Put 9 experts from 9 different organizations on a project without much direction and you are likely to have at least 9 different opinions. But in the case of the public-private partnership on ID Theft and the Nexus with Illicit Activity team, that didn’t happen.

 

The team was tasked to explain the increasing risks of Identity theft and make some preliminary recommendations for public and private organizations for the Director of National Intelligence.

 

In their research, the team spoke with dozens of experts across the country. The more information they uncovered, the more difficult it became to figure out how to sort through the mountains of material. Then they turned to XPLANE.

 

The power of XPLANE discovery process is that the more complex and challenging the information, the more our design approach helps clients reach their goals. That’s because the discovery session is where visual thinking, co-creation, and user-centered design come to life.

 

At the heart of how XPLANE works is the discovery session. The magic is getting everyone with a stake into the same room and collaboratively exploring the right questions and then synthesizing and focusing in on the best solutions.

 

Discovery sessions are analog. There are no presentations and projectors. We use paper, Sharpies, and post-it notes to draw, write, organize, and understand. Everyone participates and everyone draws (really) even if it’s boxes and arrows.
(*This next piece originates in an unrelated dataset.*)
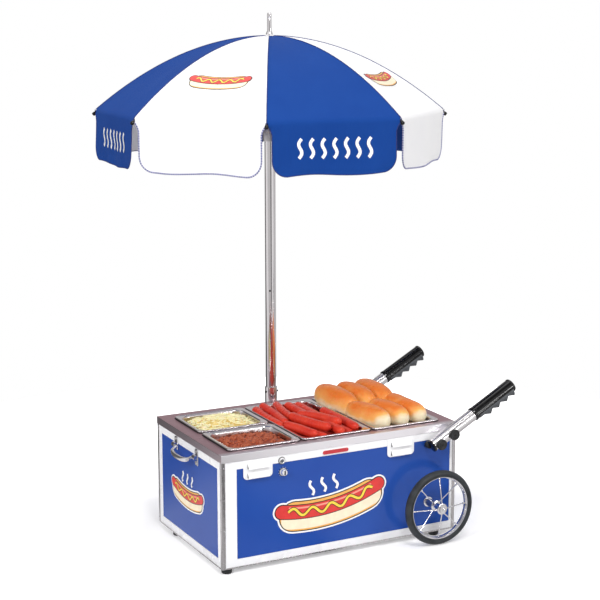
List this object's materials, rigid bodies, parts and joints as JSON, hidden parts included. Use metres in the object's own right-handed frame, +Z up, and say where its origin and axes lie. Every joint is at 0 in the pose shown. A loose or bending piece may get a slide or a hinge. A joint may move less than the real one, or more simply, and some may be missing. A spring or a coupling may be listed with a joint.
{
  "type": "push vending cart",
  "caption": "Countertop food vending cart: steam-table body on spoked wheels, lift-off pans with food, push handles, carry bail and a folding two-colour umbrella on a pole.",
  "frame": {"origin": "centre of the body's footprint at the base plate's underside, level with the body's bottom edge and 12 mm above the surface that the feet stand on", "axes": "+X towards the push handles, +Y towards the umbrella pole, +Z up"},
  "size_m": [0.8299, 0.8361, 1.2],
  "materials": {
    "white_enamel": "white enamel, satin",
    "blue_panel": "gloss",
    "steel": "brushed",
    "rib_steel": "satin",
    "chrome": "polished",
    "tyre": "matte",
    "foot_rubber": "matte",
    "grip_plastic": "gloss",
    "heater_sheath": "matte",
    "canopy_cloth": "woven, blue and white gores",
    "chili": "food, glossy sauce",
    "cheese": "food, shredded",
    "franks": "food, glossy skins",
    "buns": "food, baked crust"
  },
  "bodies": {
    "cart_body": {"body_frame": "white_enamel", "base_plate": "steel", "front_panel": "blue_panel", "rear_panel": "blue_panel", "left_panel": "blue_panel", "right_panel": "blue_panel", "foot_front_left": "foot_rubber", "foot_rear_left": "foot_rubber", "foot_front_right": "foot_rubber", "foot_rear_right": "foot_rubber", "left_vent": "white_enamel", "right_vent": "white_enamel", "deck": "steel", "water_well": "steel", "heating_element": "heater_sheath", "axle": "steel", "front_handle": "chrome", "rear_handle": "chrome", "front_grip": "grip_plastic", "rear_grip": "grip_plastic", "carry_bracket_front": "chrome", "carry_bracket_rear": "chrome", "pole_socket": "chrome"},
    "temperature_knob": {"temperature_knob": "chrome"},
    "pan_front_left": {"pan_front_left": "steel", "chili": "chili"},
    "pan_rear_left": {"pan_rear_left": "steel", "cheese": "cheese"},
    "pan_middle": {"pan_middle": "steel", "franks": "franks"},
    "bun_tray": {"bun_tray": "steel", "buns": "buns"},
    "carry_bail": {"carry_bail": "chrome"},
    "umbrella": {"pole": "chrome", "canopy": "canopy_cloth"},
    "runner": {"runner": "steel"},
    "front_wheel": {"front_wheel": "chrome", "front_tyre": "tyre"},
    "front_knob_1": {"front_knob_1": "grip_plastic"},
    "front_knob_2": {"front_knob_2": "grip_plastic"},
    "rear_wheel": {"rear_wheel": "chrome", "rear_tyre": "tyre"},
    "rear_knob_1": {"rear_knob_1": "grip_plastic"},
    "rear_knob_2": {"rear_knob_2": "grip_plastic"},
    "rib_1": {"rib_1": "rib_steel"},
    "stretcher_1": {"stretcher_1": "rib_steel"},
    "rib_2": {"rib_2": "rib_steel"},
    "stretcher_2": {"stretcher_2": "rib_steel"},
    "rib_3": {"rib_3": "rib_steel"},
    "stretcher_3": {"stretcher_3": "rib_steel"},
    "rib_4": {"rib_4": "rib_steel"},
    "stretcher_4": {"stretcher_4": "rib_steel"},
    "rib_5": {"rib_5": "rib_steel"},
    "stretcher_5": {"stretcher_5": "rib_steel"},
    "rib_6": {"rib_6": "rib_steel"},
    "stretcher_6": {"stretcher_6": "rib_steel"},
    "rib_7": {"rib_7": "rib_steel"},
    "stretcher_7": {"stretcher_7": "rib_steel"},
    "rib_8": {"rib_8": "rib_steel"},
    "stretcher_8": {"stretcher_8": "rib_steel"}
  },
  "joints": [
    {"name": "front_wheel_spin", "type": "hinge", "parent": "cart_body", "child": "front_wheel", "pos_m": [0.225, -0.228, 0.0758], "axis": [0, 1, 0], "continuous": true},
    {"name": "rear_wheel_spin", "type": "hinge", "parent": "cart_body", "child": "rear_wheel", "pos_m": [0.225, 0.228, 0.0758], "axis": [0, 1, 0], "continuous": true},
    {"name": "front_knob_1_turn", "type": "hinge", "parent": "cart_body", "child": "front_knob_1", "pos_m": [0.23672, -0.201, 0.22046], "axis": [0, 1, 0], "continuous": true},
    {"name": "front_knob_2_turn", "type": "hinge", "parent": "cart_body", "child": "front_knob_2", "pos_m": [0.27086, -0.201, 0.23931], "axis": [0, 1, 0], "continuous": true},
    {"name": "rear_knob_1_turn", "type": "hinge", "parent": "cart_body", "child": "rear_knob_1", "pos_m": [0.23672, 0.201, 0.22046], "axis": [0, 1, 0], "continuous": true},
    {"name": "rear_knob_2_turn", "type": "hinge", "parent": "cart_body", "child": "rear_knob_2", "pos_m": [0.27086, 0.201, 0.23931], "axis": [0, 1, 0], "continuous": true},
    {"name": "temperature_knob_turn", "type": "hinge", "parent": "cart_body", "child": "temperature_knob", "pos_m": [-0.15, -0.181, 0.202], "axis": [0, -1, 0], "range_deg": [-135, 135]},
    {"name": "carry_bail_swing", "type": "hinge", "parent": "cart_body", "child": "carry_bail", "pos_m": [-0.3033, 0.006, 0.221], "axis": [0, 1, 0], "range_deg": [-42, 60]},
    {"name": "pan_front_left_lift", "type": "slide", "parent": "cart_body", "child": "pan_front_left", "axis": [0, 0, 1], "range_m": [0, 0.16]},
    {"name": "pan_rear_left_lift", "type": "slide", "parent": "cart_body", "child": "pan_rear_left", "axis": [0, 0, 1], "range_m": [0, 0.16]},
    {"name": "pan_middle_lift", "type": "slide", "parent": "cart_body", "child": "pan_middle", "axis": [0, 0, 1], "range_m": [0, 0.16]},
    {"name": "bun_tray_lift", "type": "slide", "parent": "cart_body", "child": "bun_tray", "axis": [0, 0, 1], "range_m": [0, 0.08]},
    {"name": "umbrella_turn", "type": "hinge", "parent": "cart_body", "child": "umbrella", "pos_m": [0.008, 0.198, 0.3], "axis": [0, 0, 1], "continuous": true},
    {"name": "umbrella_fold", "type": "slide", "parent": "umbrella", "child": "runner", "axis": [0, 0, -1], "range_m": [0, 0.1714], "deforming": ["canopy"]},
    {"name": "rib_1_fold", "type": "hinge", "parent": "umbrella", "child": "rib_1", "pos_m": [-0.00157, 0.17931, 1.127], "axis": [0.8902, -0.4555, 0], "range_deg": [-1, 55]},
    {"name": "stretcher_1_fold", "type": "hinge", "parent": "rib_1", "child": "stretcher_1", "pos_m": [-0.07673, 0.03242, 1.08616], "axis": [-0.8902, 0.4555, 0], "range_deg": [-1, 83.3]},
    {"name": "rib_2_fold", "type": "hinge", "parent": "umbrella", "child": "rib_2", "pos_m": [0.01445, 0.17802, 1.127], "axis": [0.9516, 0.3074, 0], "range_deg": [-1, 55]},
    {"name": "stretcher_2_fold", "type": "hinge", "parent": "rib_2", "child": "stretcher_2", "pos_m": [0.06517, 0.021, 1.08616], "axis": [-0.9516, -0.3074, 0], "range_deg": [-1, 83.3]},
    {"name": "rib_3_fold", "type": "hinge", "parent": "umbrella", "child": "rib_3", "pos_m": [0.02669, 0.18843, 1.127], "axis": [0.4555, 0.8902, 0], "range_deg": [-1, 55]},
    {"name": "stretcher_3_fold", "type": "hinge", "parent": "rib_3", "child": "stretcher_3", "pos_m": [0.17358, 0.11327, 1.08616], "axis": [-0.4555, -0.8902, 0], "range_deg": [-1, 83.3]},
    {"name": "rib_4_fold", "type": "hinge", "parent": "umbrella", "child": "rib_4", "pos_m": [0.02798, 0.20445, 1.127], "axis": [-0.3074, 0.9516, 0], "range_deg": [-1, 55]},
    {"name": "stretcher_4_fold", "type": "hinge", "parent": "rib_4", "child": "stretcher_4", "pos_m": [0.185, 0.25517, 1.08616], "axis": [0.3074, -0.9516, 0], "range_deg": [-1, 83.3]},
    {"name": "rib_5_fold", "type": "hinge", "parent": "umbrella", "child": "rib_5", "pos_m": [0.01757, 0.21669, 1.127], "axis": [-0.8902, 0.4555, 0], "range_deg": [-1, 55]},
    {"name": "stretcher_5_fold", "type": "hinge", "parent": "rib_5", "child": "stretcher_5", "pos_m": [0.09273, 0.36358, 1.08616], "axis": [0.8902, -0.4555, 0], "range_deg": [-1, 83.3]},
    {"name": "rib_6_fold", "type": "hinge", "parent": "umbrella", "child": "rib_6", "pos_m": [0.00155, 0.21798, 1.127], "axis": [-0.9516, -0.3074, 0], "range_deg": [-1, 55]},
    {"name": "stretcher_6_fold", "type": "hinge", "parent": "rib_6", "child": "stretcher_6", "pos_m": [-0.04917, 0.375, 1.08616], "axis": [0.9516, 0.3074, 0], "range_deg": [-1, 83.3]},
    {"name": "rib_7_fold", "type": "hinge", "parent": "umbrella", "child": "rib_7", "pos_m": [-0.01069, 0.20757, 1.127], "axis": [-0.4555, -0.8902, 0], "range_deg": [-1, 55]},
    {"name": "stretcher_7_fold", "type": "hinge", "parent": "rib_7", "child": "stretcher_7", "pos_m": [-0.15758, 0.28273, 1.08616], "axis": [0.4555, 0.8902, 0], "range_deg": [-1, 83.3]},
    {"name": "rib_8_fold", "type": "hinge", "parent": "umbrella", "child": "rib_8", "pos_m": [-0.01198, 0.19155, 1.127], "axis": [0.3074, -0.9516, 0], "range_deg": [-1, 55]},
    {"name": "stretcher_8_fold", "type": "hinge", "parent": "rib_8", "child": "stretcher_8", "pos_m": [-0.169, 0.14083, 1.08616], "axis": [-0.3074, 0.9516, 0], "range_deg": [-1, 83.3]}
  ],
  "couplings": [
    {"joint": "rib_1_fold", "follows": "umbrella_fold", "rad_per_m": 5.4987},
    {"joint": "stretcher_1_fold", "follows": "umbrella_fold", "rad_per_m": 8.3808},
    {"joint": "rib_2_fold", "follows": "umbrella_fold", "rad_per_m": 5.4987},
    {"joint": "stretcher_2_fold", "follows": "umbrella_fold", "rad_per_m": 8.3808},
    {"joint": "rib_3_fold", "follows": "umbrella_fold", "rad_per_m": 5.4987},
    {"joint": "stretcher_3_fold", "follows": "umbrella_fold", "rad_per_m": 8.3808},
    {"joint": "rib_4_fold", "follows": "umbrella_fold", "rad_per_m": 5.4987},
    {"joint": "stretcher_4_fold", "follows": "umbrella_fold", "rad_per_m": 8.3808},
    {"joint": "rib_5_fold", "follows": "umbrella_fold", "rad_per_m": 5.4987},
    {"joint": "stretcher_5_fold", "follows": "umbrella_fold", "rad_per_m": 8.3808},
    {"joint": "rib_6_fold", "follows": "umbrella_fold", "rad_per_m": 5.4987},
    {"joint": "stretcher_6_fold", "follows": "umbrella_fold", "rad_per_m": 8.3808},
    {"joint": "rib_7_fold", "follows": "umbrella_fold", "rad_per_m": 5.4987},
    {"joint": "stretcher_7_fold", "follows": "umbrella_fold", "rad_per_m": 8.3808},
    {"joint": "rib_8_fold", "follows": "umbrella_fold", "rad_per_m": 5.4987},
    {"joint": "stretcher_8_fold", "follows": "umbrella_fold", "rad_per_m": 8.3808}
  ]
}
The discovery session is clear evidence that seeing is believing, and visuals are better than reading or telling.

 

In this session, as the ID theft team members presented their findings, we kept asking: “What does this look like?” That question focuses diverse teams on creating one view that everyone understands. Our designer kept drawing vignettes until the team aligned around the best way to clearly tell their story. The visuals make XPLANE sessions more engaging and move teams much more quickly toward their goal.

 

The process also freed the team from traditional static ways of organizing information, so as a group they were able to reorganize the recommendations in a new and different way centered on their audience and what would resonate with them. At the end of the 2-day session with the ID Theft team, we’d covered the walls with paper, sketches, ideas, and structures.

 

Clients often come to XPLANE because of the elegant and creative solutions we design including maps, infographics, animations, and games, etc. But, in the end, they realize the discovery process was equally as valuable in achieving goals.  Discovery is designed to make sense of complex information, accelerate team alignment, and create new insights.

 

The ID Theft group walked out of discovery with a clear sense of what they wanted to present to the Director of National Intelligence. Discovery helped unite the group around a vision of the future state of ID Theft and specific recommendations they wanted to pursue in year 2.

 

This year, the ID Theft working group is working with XPLANE again, and they may have started a trend, a second working group just contacted XPLANE.